13.Governing Law. This Agreement, the Award and all determinations made and actions taken pursuant hereto and thereto, to the extent not otherwise governed by the laws of the United States, shall be governed by the laws of the State of Delaware and construed in accordance therewith without giving effect to the conflicts of laws principles.
14.Statute of Limitations. Any action, claim or lawsuit relating to this Agreement must be filed no more than 6 months after the date of the event that is the subject of the action, claim or lawsuit. The Participant voluntarily waives any statute of limitations to the contrary.

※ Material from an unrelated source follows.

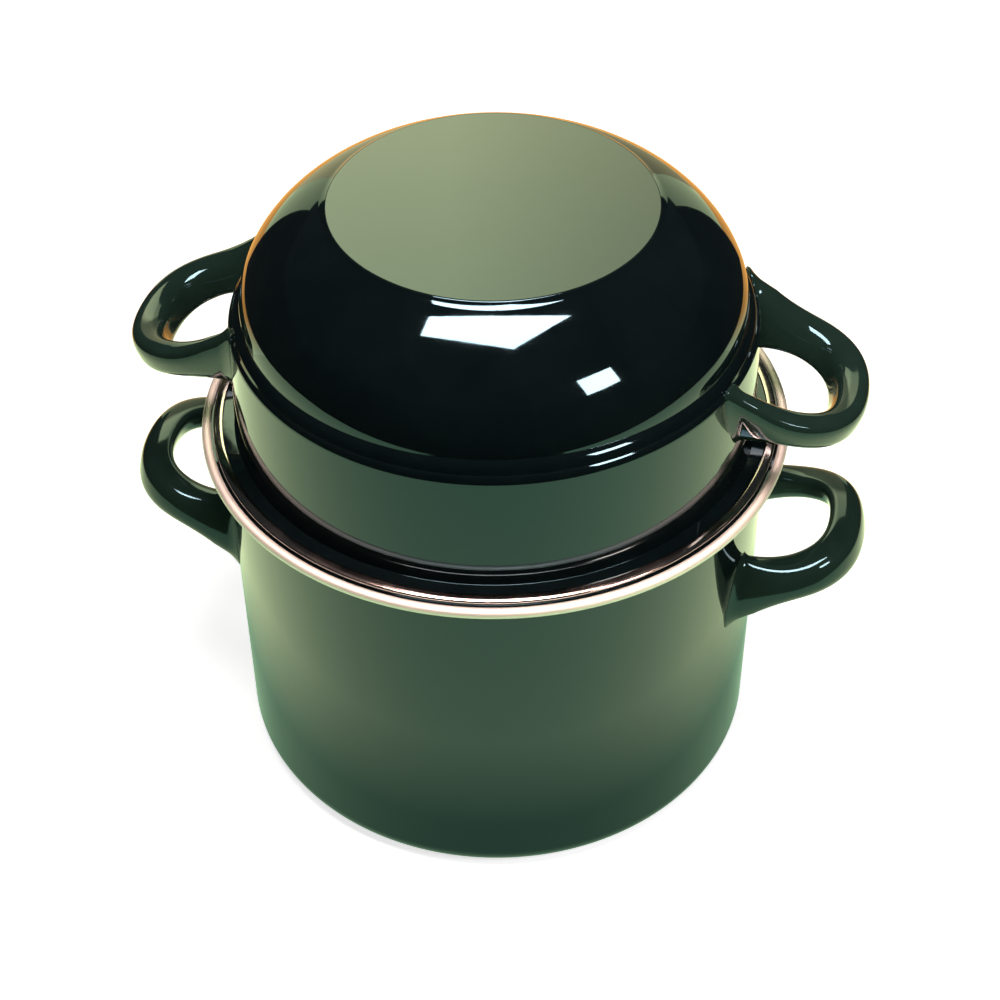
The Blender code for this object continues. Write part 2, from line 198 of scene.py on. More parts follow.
class StageSettings(bpy.types.PropertyGroup):
    """Where the camera stands, and what the studio holds."""

    turn: slope("Turn", 11.3, "How far the studio and the camera are turned round the pot")
    camera_pitch: slope("Camera pitch", 42.115, "How steeply the camera looks down")
    camera_roll: slope("Camera roll", -0.639, "Roll of the camera")
    camera_distance: length("Camera distance", 0.93038, "From the camera to the point that it aims at")
    aim_height: length("Aim height", 0.11846, "Height of that point above the table")
    aim_pixel: amount("Aim pixel", 496.3, "Where the pot's axis lies across the image of 1000 pixels")
    lens: amount("Lens", 72.0, "Focal length in millimetres on a sensor 36 wide")
    floor_colour: colour("Floor", (0.80, 0.80, 0.80), "Floor and backdrop as they are seen")
    floor_mirrored: colour("Floor mirrored", (0.85, 1.0, 0.57), "Floor and backdrop as the pot mirrors them")
    # Painted shade: the mirrored floor's colour close to the pot, standing in for the pot's contact shadow.
    floor_mirrored_painted_shade: colour("Floor mirrored near", (0.26, 0.44, 0.27), "The same close to the pot, where it is shaded")
    table: colour("Table behind", (0.62, 0.29, 0.07), "Wooden table behind, only mirrored")
    floor_glow: amount("Floor glow", 0.75, "Added where the floor is seen, so that it is white")
    mirror_glow: amount("Floor mirror glow", 1.05, "Added where the floor is mirrored or looked at through glass")
    key_power: amount("Key power", 8.5, "Watts of the overhead lamp")
    front_power: amount("Front power", 1.6, "Watts of the lamp at the right front")
    back_power: amount("Back power", 4.0, "Watts of the lamp behind")
    key_mirror: amount("Key mirrored", 82.0, "Strength of the overhead lamp's face in the gloss")
    front_mirror: amount("Front mirrored", 78.0, "Strength of the front lamp's face in the gloss")
    back_mirror: amount("Back mirrored", 5.3, "Strength of the rear lamp's face in the gloss")
    back_low: amount("Back mirrored low", 1.0, "Strength of the rear lamp's face near the table")
    back_side: amount("Back mirrored right", 0.60, "Share of that strength at the right of the rear lamp's face")
    key_tint: colour("Key tint", (1.0, 0.63, 0.56), "Colour of the overhead lamp's face in the gloss")
    front_tint: colour("Front tint", (1.0, 0.63, 0.54), "Colour of the front lamp's face in the gloss")
    back_tint: colour("Back tint", (1.0, 0.933, 0.503), "Colour of the rear lamp's face in the gloss")
    table_glow: amount("Table mirrored", 2.3, "Strength of the mirrored table where it is wood")
    world: amount("World", 0.04, "Strength of the dim room")


# Profiles, as arrays of (radius, height)


def arc(centre, radius, start, end, step=math.radians(4.0)):
    """Points on a circle: centre + radius (cos a, sin a), with a running evenly from start to end."""
    angles = np.linspace(start, end, max(int(abs(end - start) / step), 2) + 1)
    return np.asarray(centre) + radius * np.column_stack((np.cos(angles), np.sin(angles)))


def heading(angle):
    """The unit vector at an angle: (cos a, sin a)."""
    return np.array((math.cos(angle), math.sin(angle)))


def straight(start, end, hold=0.0003, spacing=0.006):
    """Points on a line: start + t (end - start), evenly spaced, with one more close to each end."""
    start = np.asarray(start)
    end = np.asarray(end)
    distance = np.hypot(*(end - start))
    shares = np.linspace(0.0, 1.0, max(int(distance / spacing), 1) + 1)
    farthest = 0.3
    near = min(hold / distance, farthest)
    shares = np.sort(np.concatenate((shares, [near, 1 - near])))
    return start + shares[:, None] * (end - start)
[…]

15.Clawback Policy. Notwithstanding any provision of this Agreement to the contrary, if the Board determines that any Incentive Compensation (as defined in the Company’s Clawback Policy) received by or paid to the Participant resulted from any financial result or performance metric that was impacted by the Participant’s misconduct or fraud and that compensation should be recovered from the Participant (such amount being recovered, the “Clawbacked Compensation”), then upon such determination, the Board may recover such Clawbacked Compensation by (a) cancelling all or any portion of the Award (the “Clawbacked Portion”) and, in such case, the Participant shall not be entitled to receive the Clawbacked Portion of the Award and the Clawbacked Portion of the Award shall automatically and without further action of the Company be cancelled, (b) requiring the Participant to repay to the Company or forfeit any portion of the Clawbacked Portion of the Award the Participant has already received or (c) any combination of the remedies set forth in clauses (a) or (b). The foregoing remedies are in addition to and separate from any other relief available to the Company due to the Participant’s misconduct or fraud. Any determination by the Board with respect to the foregoing shall be final, conclusive and binding upon the Participant and all persons claiming through the Participant.